Since these use cases typically have different drive, HBA controller and networking requirements among other factors, configuring a series of identical hosts to facilitate all of these use cases with a single node configuration is possible, but is not necessarily recommended.

Using the same hosts to facilitate multiple CRUSH hierarchies will involve the use of logical, rather than actual host names in the CRUSH map. Additionally, deployment tools such as Ansible would need to consider a group for each use case, rather than deploying all OSDs in the default [osds] group.

Note

Generally, it is easier to configure and manage hosts that serve a single use case, such as high IOPS, high throughput, or high capacity.

3.6. Selecting SSDs for Bucket Indexes

When selecting OSD hardware for use with a Ceph Object Gateway—​irrespective of the use case—​Red Hat recommends considering an OSD node that has at least one SSD drive used exclusively for the bucket index pool. This is particularly important when buckets will contain a large number of objects.

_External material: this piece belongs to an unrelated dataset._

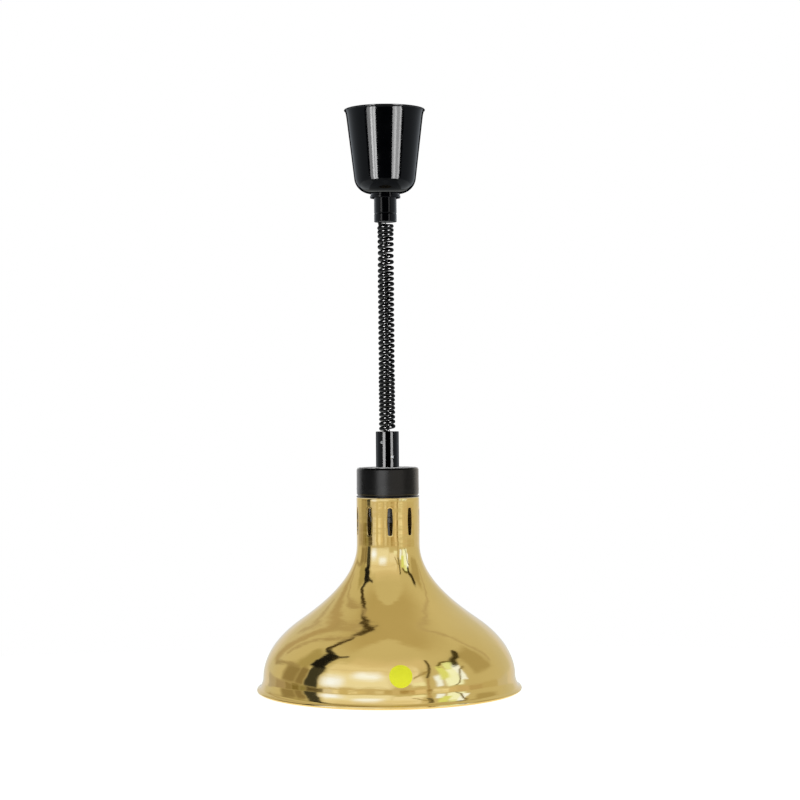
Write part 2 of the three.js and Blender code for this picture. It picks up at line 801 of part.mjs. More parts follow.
// The bell's outline is three curves. The numbers inside each one place its handles, which set how long the
// curve keeps its direction at either end.
function shadeOutline(steps = 5) {
  const [sx, sz] = SHOULDER;
  const [dx, dz] = [Math.sin(SHOULDER_ANGLE), -Math.cos(SHOULDER_ANGLE)];
  const hollow = bezier(
    [NECK_R, NECK_END_Z],
    [NECK_R, NECK_END_Z - 40],
    [sx - 20.5 * dx, sz - 20.5 * dz],
    [sx, sz],
    steps,
  );
  const round = bezier(
    [sx, sz],
    [sx + 22.6 * dx, sz + 22.6 * dz],
    [BODY_R, BODY_END_Z + 26],
    [BODY_R, BODY_END_Z],
    steps,
  );
  const flare = bezier(
    [BODY_R, BODY_END_Z],
    [BODY_R + 0.5, BODY_END_Z - 5],
    [RIM_R - 5, RIM_Z + 6],
    [RIM_R - BEAD_R * 1.5, RIM_Z + BEAD_R * 0.8],
    3,
  );
  return [...hollow, ...round.slice(1), ...flare.slice(1)];
}

function shade(screwAngles) {
  const holderHoleR = 20.8 + GAP;
  const corner = 1.6;
  const outside = [
    ...arc(NECK_R - corner, SHADE_TOP_Z - corner, corner, 90, 0, 3),
    ...shadeOutline(),
  ];
  const inside = beside(outside, -SHADE_WALL).reverse();
  const bead = arc(RIM_R - BEAD_R, RIM_Z, BEAD_R, 60, -190, 6);
  const profile = [
    [holderHoleR, SHADE_TOP_Z],
    ...outside.slice(0, -1),
    ...bead,
    ...inside.slice(1),
    [holderHoleR, SHADE_TOP_Z - SHADE_WALL],
  ];
  const wall = turned(profile, SHADE_SIDES);
  const slots = Array.from({ length: SLOTS }, (_, i) => {
    const outline = [
      ...arc(0, SLOT_TOP_Z - SLOT_R, SLOT_R, 0, 180, 5),
      ...arc(0, SLOT_END_Z + SLOT_R, SLOT_R, 180, 360, 5),
    ];
    return plateXZ(outline, NECK_R - 4, NECK_R + 4)
      .rotateZ(FIRST_SLOT - Math.PI / 2 + (i * 2 * Math.PI) / SLOTS);
  });
  const screwHoles = screwAngles.map((a) =>
    rod(2.2, SHADE_TOP_Z + 2, SHADE_TOP_Z - SHADE_WALL - 2, 12).translate(
      PILLAR_RING_R * Math.cos(a),
      PILLAR_RING_R * Math.sin(a),
      0,
    ),
  );
  add("shade", cut(wall, ...slots, ...screwHoles), GOLD);
}

// A plain round sticker that follows the shade's surface.
function sticker() {
  const near = shadeOutline().filter(([, z]) => Math.abs(z - STICKER_Z) < STICKER_R + 8);
  const film = turned([...beside(near, GAP), ...beside(near, GAP + 0.3).reverse()], SHADE_SIDES);
  const disc = rod(STICKER_R, BODY_R + 9, BODY_R - 14, 32)
    .rotateY(Math.PI / 2)
    .rotateZ(STICKER_ANGLE)
    .translate(0, 0, STICKER_Z);
  add("blank_sticker", geometryOf(solid(film).intersect(solid(disc))), STICKER_YELLOW);
}

// ---------------------------------------------------------------- lampholder and bulb

function lampholder() {
  const wireRoomR = 12;
  const wireRoomZ = -405;
  const floorTop = SOCKET_Z + 3;
  const stepZ = -446; // a step down to the rim
  const rimR = HOLDER_R - 1.2;
  add(
    "lampholder",
    turned(
      [
        [0, floorTop],
        [wireRoomR, floorTop],
        [wireRoomR, wireRoomZ],
        [NIPPLE_R + GAP, wireRoomZ],
        [NIPPLE_R + GAP, HOLDER_TOP_Z],
        [10, HOLDER_TOP_Z],
        [10, -402],
        ...arc(HOLDER_R - 6, -409, 6, 60, 0, 4),
        [HOLDER_R, stepZ],
        [rimR, stepZ - 1],
        [rimR, HOLDER_END_Z + 1],
        [rimR - 1, HOLDER_END_Z],
        [HOLDER_BORE_R, HOLDER_END_Z],
        [HOLDER_BORE_R, SOCKET_Z],
        [0, SOCKET_Z],
      ],
      22,
    ),
    CERAMIC,
  );
  const shellTop = SOCKET_Z - 4;
  const shellEnd = BULB_CAP_END_Z + 1;
  const contactTop = SOCKET_Z - GAP;
  add("holder_shell", tube(BULB_CAP_R + 0.5, BULB_CAP_R + 1.3, shellTop, shellEnd, 22), BRASS);
  add("centre_contact", box(-2.5, 10, -2, 2, contactTop - 1, contactTop), BRASS);
  [-1, 1].forEach((side) => {
    const path = [
      [side * 1.3, 0, NIPPLE_END_Z - 0.4],
      [side * 1.6, 0, NIPPLE_END_Z - 2],
      [side * 4.5, 0, NIPPLE_END_Z - 4.6],
      [side * 8.5, 0, NIPPLE_END_Z - 6.6],
    ];
    add(side < 0 ? "lead_neutral" : "lead_live", cordAlong(path, 0.9, 8, 8), LEAD_WHITE);
  });
}

function bulb() {
  const neckZ = BULB_CAP_END_Z - GAP;
  const threads = 5;
  const pitch = 4;
  const thread = Array.from({ length: threads }, (_, i) => {
    const z = BULB_TOP_Z - 3 - i * pitch;
    return [
      [BULB_CAP_R - 0.8, z],
      [BULB_CAP_R, z - pitch * 0.5],
    ];
  }).flat();
  add(
    "bulb_screw_cap",
    turned(
      [
        [0, BULB_TOP_Z],
        [4.5, BULB_TOP_Z],
        [5, BULB_TOP_Z - 1],
        [11, BULB_TOP_Z - 2.4],
        ...thread,
        [BULB_CAP_R - 0.8, BULB_CAP_END_Z],
        [0, BULB_CAP_END_Z],
      ],
      16,
    ),
    BRASS,
  );
  const coneTop = [BULB_NECK_R, HOLDER_END_Z - 2];
  const cone = bezier(coneTop, [19, -486], [56, -520], [BULB_R - 0.5, -560], 7);
  const face = bezier([BULB_R, -566], [BULB_R, -580], [44, BULB_FACE_Z], [0, BULB_FACE_Z], 6);
  // The glass is a shell that is open at the neck, where the stem goes in.
  const outside = [[BULB_CAP_R - 0.8, neckZ], [BULB_NECK_R, neckZ - 4], ...cone, ...face];
  const inside = beside(outside.slice(0, -1), -GLASS_T).reverse();
  add(
    "bulb_envelope",
    turned([...outside, [0, BULB_FACE_Z + GLASS_T], ...inside], 24),
    GLASS,
  );
  add("bulb_stem", rod(4, neckZ - 1, STEM_END_Z, 10), CLEAR_GLASS);
  const loop = arc(0, 0, FILAMENT_R, 110, 430, 8).map(([x, y]) => [x, y, STEM_END_Z - 9]);
  const leg = (side) => [
    [side * 1.8, 0.8, STEM_END_Z - GAP],
    [side * 2.6, 4, STEM_END_Z - 5],
  ];
  const wire = [...leg(-1), ...loop, ...leg(1).reverse()];
  add("filament", cordAlong(wire, FILAMENT_WIRE_R, 6, 34), TUNGSTEN);
}

// ---------------------------------------------------------------- the lamp

ceilingPlate();
sidePlate("retractor_plate_front", -1);
sidePlate("retractor_plate_back", 1);
SPACERS.forEach(spacer);
retractorBase();
drum();
woundCable();
mainspring();
axle();
spigot();
ceilingCup();
cupCollar();
wiring();
hangingCord();
sleeve();
const screwAngles = lampCap();
shade(screwAngles);
sticker();
lampholder();
bulb();

export default lamp;
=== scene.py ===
"""A rise-and-fall heat lamp: black ceiling cup, curly cord round a steel cable, sleeve, cap and gold shade.

Sizes are in millimetres, those of the CAD frame, and become metres as each mesh is made.
The lamp hangs below z = 0, and its front is -Y.
"""

import json
import math

import bmesh
import bpy
import numpy as np
from mathutils import Matrix, Vector
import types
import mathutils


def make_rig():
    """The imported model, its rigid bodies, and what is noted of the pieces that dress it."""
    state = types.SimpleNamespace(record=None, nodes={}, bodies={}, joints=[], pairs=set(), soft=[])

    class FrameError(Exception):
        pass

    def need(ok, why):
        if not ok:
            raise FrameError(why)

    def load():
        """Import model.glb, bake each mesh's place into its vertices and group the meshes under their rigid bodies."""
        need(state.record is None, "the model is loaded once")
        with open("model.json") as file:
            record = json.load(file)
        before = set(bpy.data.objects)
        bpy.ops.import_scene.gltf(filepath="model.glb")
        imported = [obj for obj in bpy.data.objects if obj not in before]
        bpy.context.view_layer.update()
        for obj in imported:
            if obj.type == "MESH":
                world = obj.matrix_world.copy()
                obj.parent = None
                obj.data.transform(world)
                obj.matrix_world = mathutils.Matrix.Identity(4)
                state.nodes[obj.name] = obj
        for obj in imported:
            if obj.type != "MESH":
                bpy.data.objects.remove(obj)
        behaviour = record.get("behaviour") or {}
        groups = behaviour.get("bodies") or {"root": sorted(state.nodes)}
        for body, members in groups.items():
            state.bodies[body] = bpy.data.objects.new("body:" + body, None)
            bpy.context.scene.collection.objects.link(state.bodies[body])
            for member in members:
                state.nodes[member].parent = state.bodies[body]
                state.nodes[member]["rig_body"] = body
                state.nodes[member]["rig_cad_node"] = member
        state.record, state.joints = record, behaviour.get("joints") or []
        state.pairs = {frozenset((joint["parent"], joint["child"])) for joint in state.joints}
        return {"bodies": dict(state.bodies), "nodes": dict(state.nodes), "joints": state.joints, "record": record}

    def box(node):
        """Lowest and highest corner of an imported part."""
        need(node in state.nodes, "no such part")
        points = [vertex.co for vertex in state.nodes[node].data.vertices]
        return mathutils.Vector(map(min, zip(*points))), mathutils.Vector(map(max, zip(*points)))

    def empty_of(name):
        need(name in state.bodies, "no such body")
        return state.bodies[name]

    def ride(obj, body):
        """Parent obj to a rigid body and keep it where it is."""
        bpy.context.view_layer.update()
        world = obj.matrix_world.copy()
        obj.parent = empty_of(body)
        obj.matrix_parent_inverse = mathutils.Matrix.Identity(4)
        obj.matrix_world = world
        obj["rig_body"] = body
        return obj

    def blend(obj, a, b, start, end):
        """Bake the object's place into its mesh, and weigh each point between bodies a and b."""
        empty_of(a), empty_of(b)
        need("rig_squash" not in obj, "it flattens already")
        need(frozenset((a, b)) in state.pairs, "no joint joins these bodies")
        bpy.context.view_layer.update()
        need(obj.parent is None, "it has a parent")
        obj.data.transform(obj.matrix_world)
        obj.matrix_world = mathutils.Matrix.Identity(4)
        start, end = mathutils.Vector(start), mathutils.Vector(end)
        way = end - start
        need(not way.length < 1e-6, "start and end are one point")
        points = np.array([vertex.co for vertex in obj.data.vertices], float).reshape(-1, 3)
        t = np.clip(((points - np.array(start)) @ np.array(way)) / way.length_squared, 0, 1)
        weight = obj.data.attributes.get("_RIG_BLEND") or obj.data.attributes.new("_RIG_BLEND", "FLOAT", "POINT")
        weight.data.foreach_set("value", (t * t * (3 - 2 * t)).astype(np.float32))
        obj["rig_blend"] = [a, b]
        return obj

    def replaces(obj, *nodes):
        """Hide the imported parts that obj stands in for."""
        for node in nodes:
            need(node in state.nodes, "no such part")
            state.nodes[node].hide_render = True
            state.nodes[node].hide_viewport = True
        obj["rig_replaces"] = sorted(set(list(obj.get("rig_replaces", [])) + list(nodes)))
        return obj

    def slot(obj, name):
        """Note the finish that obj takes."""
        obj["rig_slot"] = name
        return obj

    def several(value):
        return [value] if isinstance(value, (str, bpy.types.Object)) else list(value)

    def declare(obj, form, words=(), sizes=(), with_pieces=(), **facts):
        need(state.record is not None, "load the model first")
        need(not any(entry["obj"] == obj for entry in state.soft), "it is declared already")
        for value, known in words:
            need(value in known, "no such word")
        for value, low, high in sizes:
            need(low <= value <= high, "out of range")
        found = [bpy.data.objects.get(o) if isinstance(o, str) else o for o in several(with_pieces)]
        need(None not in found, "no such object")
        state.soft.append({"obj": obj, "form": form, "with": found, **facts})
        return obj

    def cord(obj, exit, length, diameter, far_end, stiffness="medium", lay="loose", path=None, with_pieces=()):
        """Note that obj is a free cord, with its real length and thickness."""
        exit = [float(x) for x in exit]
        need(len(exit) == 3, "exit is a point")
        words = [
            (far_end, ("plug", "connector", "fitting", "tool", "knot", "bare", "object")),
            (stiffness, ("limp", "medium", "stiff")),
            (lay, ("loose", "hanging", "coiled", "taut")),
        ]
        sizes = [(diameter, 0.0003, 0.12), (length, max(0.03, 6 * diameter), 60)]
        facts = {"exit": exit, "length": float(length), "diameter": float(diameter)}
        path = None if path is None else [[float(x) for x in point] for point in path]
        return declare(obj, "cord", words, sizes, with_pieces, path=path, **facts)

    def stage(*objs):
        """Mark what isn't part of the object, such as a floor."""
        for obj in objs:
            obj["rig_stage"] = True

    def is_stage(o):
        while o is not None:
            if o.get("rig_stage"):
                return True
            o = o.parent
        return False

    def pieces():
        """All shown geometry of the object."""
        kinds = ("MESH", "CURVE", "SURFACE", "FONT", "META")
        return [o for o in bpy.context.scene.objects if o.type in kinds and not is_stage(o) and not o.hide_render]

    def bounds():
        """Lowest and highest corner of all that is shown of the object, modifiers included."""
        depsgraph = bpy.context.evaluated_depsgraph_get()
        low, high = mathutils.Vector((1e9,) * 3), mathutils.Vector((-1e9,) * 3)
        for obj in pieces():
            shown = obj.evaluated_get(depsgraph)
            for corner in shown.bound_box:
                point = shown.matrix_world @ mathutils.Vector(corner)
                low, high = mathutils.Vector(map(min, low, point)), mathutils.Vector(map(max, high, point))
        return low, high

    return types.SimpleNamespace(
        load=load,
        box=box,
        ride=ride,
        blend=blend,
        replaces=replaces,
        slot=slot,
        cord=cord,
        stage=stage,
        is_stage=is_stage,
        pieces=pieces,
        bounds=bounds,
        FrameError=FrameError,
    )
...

A bucket index entry is approximately 200 bytes of data, stored as an object map (omap) in leveldb. While this is a trivial amount of data, some uses of Ceph Object Gateway can result in tens or hundreds of millions of objects in a single bucket. By mapping the bucket index pool to a CRUSH hierarchy of SSD nodes, the reduced latency provides a dramatic performance improvement when buckets contain very large numbers of objects.

Important

In a production cluster, a typical OSD node will have at least one SSD for the bucket index, AND at least on SSD for the journal.

3.7. Selecting SSDs for Monitor Nodes

Ceph monitors use leveldb, which is sensitive to synchronous write latency. Red Hat strongly recommends using SSDs to store monitor data. Ensure that the selected SSDs have sufficient sequential write and throughput characteristics.